Where are Alpha’s customers located?
Alpha’s (ANR) production and coal exports serve a wide variety of customers spread out in over 26 countries worldwide. As of fiscal year 2013, it serves a total of 170 different customers globally. Of Alpha’s entire proven and probable reserves, 78% are classified as low sulfur reserves and 69% as high Btu content coal. The general rule of thumb is that the higher the heating capability and lower the sulfur content, the more valuable the coal would be. So, Alpha’s portfolio of coal supply would allow it to provide greater value to its customers. Some of the company’s biggest and long term customers are major players in public utilities and steel manufacturers. Alpha’s top ten customers accounted for approximately 43% of 2013’s total revenue, and its largest customer accounted for around 9% of 2013’s revenue.
Most of Alpha’s yearly coal sales are derived from long-term supply agreements with its customers that specify the quantity, quality, and price of which coal will be sold. In 2013, about 43% and 69% of its steam and metallurgical coal sales volume, respectively, were sold through long-term supply agreements. These agreements which typically last longer than a year are based upon the quantity of coal supplied and the price at which they would be traded. Such agreements allow the company to lock in a set amount of revenue and supply to ensure a more stable revenue flow.
Note that it is the industry standard for global coal companies (KOL) to include a price reopener in the long-term supply agreement should there be large fluctuations in the current market prices of coal. Major players in the industry like Arch Coal (ACI), Peabody Energy (BTU), and Consol Energy (CNX) actively partake in long-term supply agreements.
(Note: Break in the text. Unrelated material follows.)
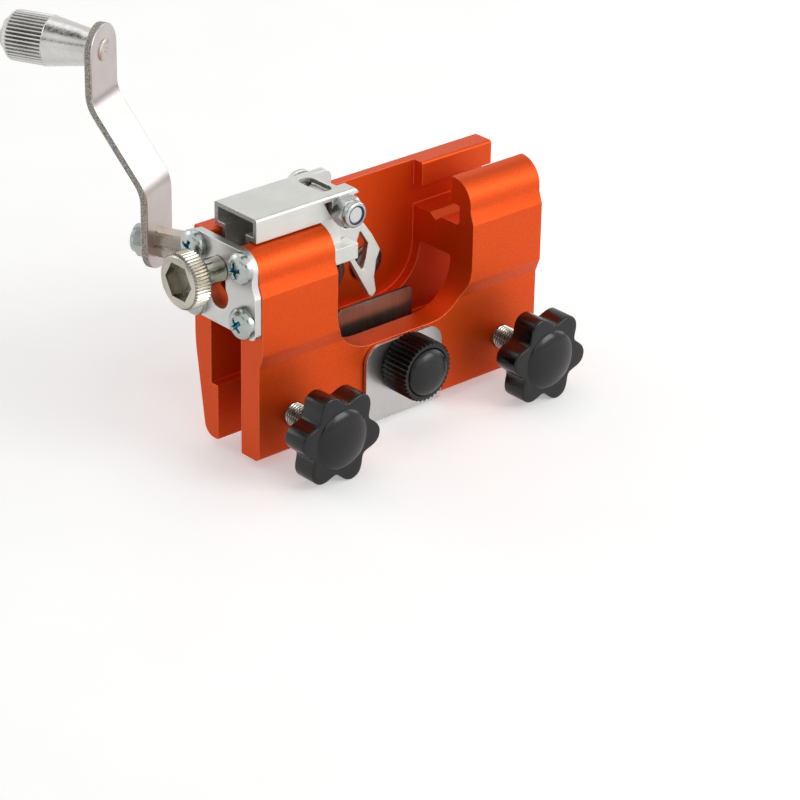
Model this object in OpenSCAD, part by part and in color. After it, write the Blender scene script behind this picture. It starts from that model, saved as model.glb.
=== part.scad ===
// Hand-cranked chainsaw sharpener: a clamp-on body for the guide bar, an angled burr spindle turned by a crank,
// and a screw-set carriage with a sprung chain stop. Millimetres.
// X runs along the bar, Y across it with the clamp knobs at -Y, and Z up.
// The origin is in the middle of the bar slot's mouth, at the foot of the body.

/* [Body] */
// Length of the body along the bar
body_l = 90; // [84:1:110]
// Height of the body
body_h = 54.4; // [54:0.1:58]
// Lower front face, measured from the middle of the bar
front_reach = 13.3; // [12.8:0.1:15]
// Upper front face, measured from the middle of the bar
upper_reach = 14.7; // [14.2:0.1:17]
// Rear face, measured from the middle of the bar
rear_reach = 10.8; // [10.2:0.1:13]
// Thickness of the front wall that carries the clamp studs
front_wall = 6.7; // [5.5:0.1:7.2]
// Width of the slot that takes the guide bar
slot_w = 4.6; // [4:0.1:5]
// Height of the bar slot, up to the chain cavity
slot_h = 14.5; // [12:0.1:16]
// Rear side of the chain cavity, from the middle of the bar
cavity_reach = 4.8; // [4:0.1:5.6]
// Roof of the chain cavity
cavity_top = 33.2; // [31:0.1:35]

/* [Window] */
// Width of the open window
window_w = 43.6; // [40:0.1:48]
// Floor of the window
window_floor = 20.7; // [19:0.1:22]
// Corner radius of the window
window_r = 12; // [8:0.5:14]
// Rear wall left behind the window
window_wall = 3.3; // [2.5:0.1:4]

/* [Carriage channel] */
// Middle of the carriage channel, from the middle of the bar
channel_y = -1; // [-1.3:0.1:-0.7]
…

How Alpha reaches its customers
For Alpha’s customers, coal is usually delivered through the engagement of transportation providers such as railroads, trucks, barge lines, and terminal facilities. In 2013, approximately 67% of total shipments to customers were delivered through rail and about 8% through barges on rivers. The company’s heavy reliance on rail transportation providers like CSX, Norfolk Southern, BNSF, and Union Pacific can be seen as a risk if there were to be a delay in shipment; Arch Coal (ACI) faced a very difficult 4Q 2013 due to delays and disruptions from its rail service provider.